An attempt to reinstate the primacy of the umbilical stage. The stage when the upper caste hindu was more equal than others, when he was served, first, without question and he decided who was served next. When he was served even if the whole village went without food. When everyone stepped aside if he stepped onto the road, and everyone waited on him and he didn’t have to wait for anybody. He was angry because he was almost losing caste: in the films, he’d to work in quarries, coal mines, building sites, docks, railway platforms, and all other kinds of unclean places among all kinds of unclean people. For god’s sake, he wasn’t like them! And, according to Javed Akhtar, Amitabh was the right person to play the character because he wasn’t like them:
It has been suggested that even when Bachchan was playing proletarian characters he always walked “with the posture of an aristocrat.” What is often most thrilling about his confrontations with authority is not so much his physical courage as his easy assumption of equality: this guy never feels outclassed. “You see a certain grace about that character,” suggests Akhtar. “So many other actors have tried to ape Amitabh, but they’ve failed. Because they don’t have the sophistication and the tehzeeb [culture] that he grew up with. As an actor, Amitabh’s anger was never ugly. Other actors mix anger with arrogance. Amitabh’s anger was mixed with hurt and tears . . . But I’m afraid that in later pictures even Amitabh developed that arrogance.”
The impossibility of being an outsider
Easy assumption of equality..was never outclassed..had sophistication and tehzeeb..anger mixed with hurt... The angry young man came from the same social background as Amitabh. So it was easy for Amitabh to play the character, he’d the sophistication and the tehzeeb, thanks to his background. He could never be outclassed because he came from a rung above the castes that miners, dockworkers and coolies usually came from. And his anger was mixed with hurt and tears because the kind of shortages, poverty and injustice…The rejection that usually came the lower caste folks/workers way was something that neither Amitabh, the actor who knocked on producers’ doors with a letter of recommendation from the Prime Minister herself, nor Vijay Verma, dockworker from an upper caste background, expected from (the film industry, in Amitabh the actor’s case, or) life in general. Definitely not in an India in which the rajputs, brahmins, vaishyas, baidyas, kayasths, khatris, bhumihars had gained independence.

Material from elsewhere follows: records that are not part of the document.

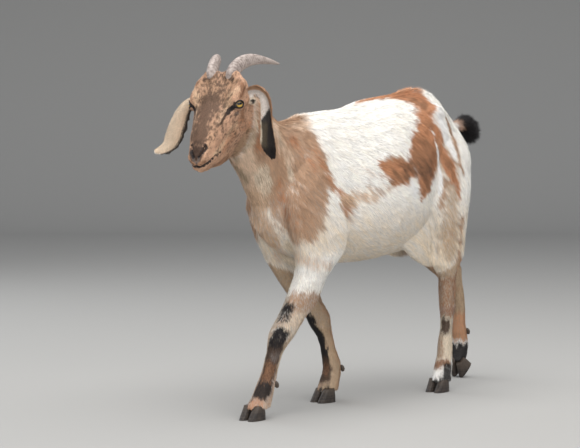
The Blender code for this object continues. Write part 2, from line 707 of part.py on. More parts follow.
def claw_mesh(name, foot, side, room=0):
    """One half of a cloven hoof: a wedge with an upright heel and a sloping toe."""
    ovals = []
    for height, front, back, wide in HOOF:
        middle, reach = (front + back) / 2, (front - back) / 2 + room
        centre = at(0, middle, height * (1 + room / HOOF_TALL))
        ovals.append(Oval(centre, HOOF_HALF * wide + room, reach, reach, 2.6))
    mesh = stack(name, ovals, UP, AHEAD, count=12, steps=1)
    splay = Matrix.Rotation(math.radians(-4 * side), 4, "Z")
    beside = Matrix.Translation(at(side * (HOOF_HALF + 0.0012), 0, 0))
    turn = Matrix.Rotation(math.radians(foot.turn), 4, "Z")
    lift = Matrix.Rotation(math.radians(foot.pitch), 4, "X")
    mesh.transform(Matrix.Translation(foot.toe) @ turn @ lift @ beside @ splay)
    return flat_below(mesh) if foot.pitch else mesh


def dewclaw_mesh(name, foot, side, room=0):
    centre = foot.fetlock + at(side * 0.0105, 0, 0)
    down = at(0, -0.5, -1)
    radii = [r + room for r in DEWCLAW]
    return lump(name, centre, (LEFT, LEFT.cross(down), down), radii, 8, 5)


# ---------------------------------------------------------------- assembly
clear_scene()
GOAT = collection("goat")
WORKSHOP = collection("workshop", shown=False)

body = flesh()
pieces = parted(body)


def seated(name, piece, finish, maker, *details, room=GAP):
    """A part made at its true size, and its seat cut in the flesh around it."""
    made = put(name, maker(name, *details), finish, GOAT)
    seat = put(f"seat of {name}", maker("seat", *details, room=room), finish, WORKSHOP)
    cut(pieces[piece], seat)
    return made


for label, side in (("left", 1), ("right", -1)):
    seated(f"eye_{label}", "head", "eye", eye_mesh, side)
    seated(f"horn_{label}", "head", "horn", horn_mesh, side)
for label, rows in (("left", EAR_LEFT), ("right", EAR_RIGHT)):
    seated(f"ear_{label}", "head", "coat_tan", ear_mesh, rows, room=EAR_ROOM)
for label, foot in FEET.items():
    shank = label.replace("_", "_shank_")
    for half, side in (("outer", 1), ("inner", -1)):
        side = side if "left" in label else -side
        seated(f"hoof_{label}_{half}", shank, "hoof", claw_mesh, foot, side)
        seated(f"dewclaw_{label}_{half}", shank, "hoof", dewclaw_mesh, foot, side)

for obj in bpy.data.objects:  # the frame starts on the floor, below the middle of the goat
    obj.data.transform(Matrix.Translation(-MIDDLE))
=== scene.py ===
# %% [markdown]
# # A goat in its short coat
#
# A goat is three things on top of each other: flesh that gives the form, skin that follows the
# flesh, and hair that covers the skin.  Here the flesh is a set of plain solids.  This lesson
# grows one skin over them, paints its markings, and then covers it with small tufts of hair.
# Eyes, horns and hooves are separate, as they are on the animal.

# %% The solids
import json
import math
from collections import namedtuple

import bmesh
import bpy
import numpy as np
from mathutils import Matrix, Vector
from mathutils.bvhtree import BVHTree
from mathutils.kdtree import KDTree

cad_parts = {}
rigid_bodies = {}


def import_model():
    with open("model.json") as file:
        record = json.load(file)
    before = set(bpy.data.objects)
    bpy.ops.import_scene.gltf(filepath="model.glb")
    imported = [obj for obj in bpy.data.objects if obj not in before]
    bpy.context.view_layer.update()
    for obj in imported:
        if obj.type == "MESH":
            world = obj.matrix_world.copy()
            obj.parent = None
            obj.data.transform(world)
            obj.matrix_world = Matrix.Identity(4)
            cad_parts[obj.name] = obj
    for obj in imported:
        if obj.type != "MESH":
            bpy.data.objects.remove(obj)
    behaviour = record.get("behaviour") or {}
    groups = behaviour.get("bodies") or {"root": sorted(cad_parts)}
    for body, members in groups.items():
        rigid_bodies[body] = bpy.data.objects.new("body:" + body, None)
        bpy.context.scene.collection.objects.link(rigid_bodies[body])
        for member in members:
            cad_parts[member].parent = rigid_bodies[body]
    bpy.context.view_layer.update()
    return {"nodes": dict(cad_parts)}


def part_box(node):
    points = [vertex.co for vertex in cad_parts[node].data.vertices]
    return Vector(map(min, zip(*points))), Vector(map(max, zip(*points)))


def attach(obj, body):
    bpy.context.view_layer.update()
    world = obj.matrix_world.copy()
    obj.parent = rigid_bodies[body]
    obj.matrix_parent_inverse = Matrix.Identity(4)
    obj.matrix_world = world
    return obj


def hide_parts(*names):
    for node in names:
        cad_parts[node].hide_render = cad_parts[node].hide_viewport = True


for obj in list(bpy.data.objects):
    bpy.data.objects.remove(obj, do_unlink=True)
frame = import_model()
SOLIDS = frame["nodes"]

# %% [markdown]
# Places are said the way a farmer would: so far to the goat's left, ahead and above the floor,
# in metres.  The head is turned and lowered, so it has directions of its own.  They are found
# from the two eyes, which lie straight across from each other.

# %% Directions on the body and on the head
MM = 0.001


def at(left, ahead, up):
    return np.array((left, -ahead, up), float)


def unit(v):
    return v / np.linalg.norm(v, axis=-1, keepdims=True)


LEFT, AHEAD, UP = at(1, 0, 0), at(0, 1, 0), at(0, 0, 1)
SIDES = {"left": 1, "right": -1}


def middle(node):
    low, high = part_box(node)
    return (np.array(low) + np.array(high)) / 2


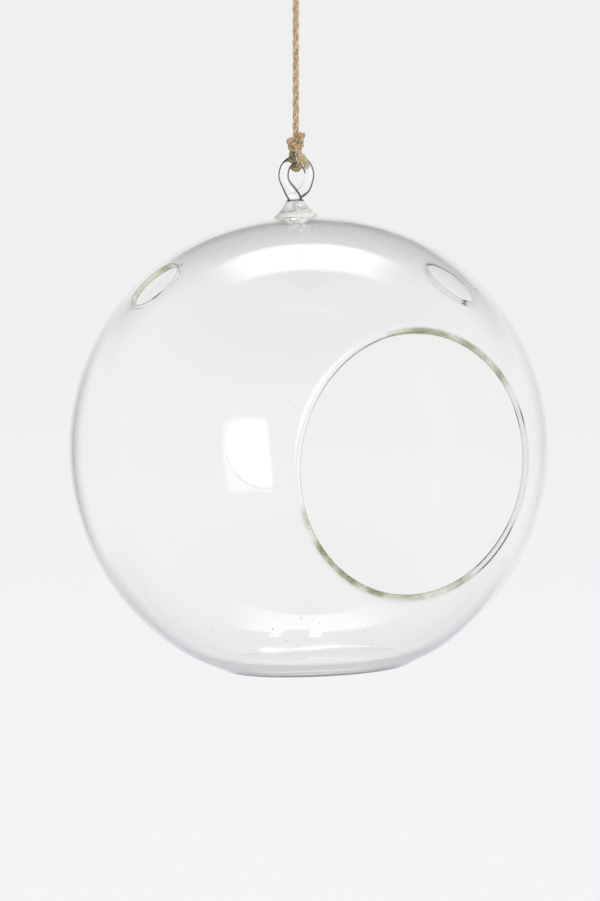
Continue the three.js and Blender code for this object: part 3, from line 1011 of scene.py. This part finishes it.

Going back to Vinay Lal, this excerpt from his essay ‘The Impossibility of the Outsider in the Modern Hindi Film’, concludes:
We recall that it is at the temple steps that the two brothers, in their adolescence, already seemed to be veering towards two different paths, and that Vijay seemed marked as the loner, as the outsider; but now, if it has not been established before, it becomes indubitably clear that he, too, must be drawn into the circle of inclusivity. Far from being a film about the outsider, Deewar is about the impossibility of being one.
The angry young man wanted to go back to his womb, to be reconnected to the cord that served him, automatically. Doesn’t he seem like a hindutvavadi?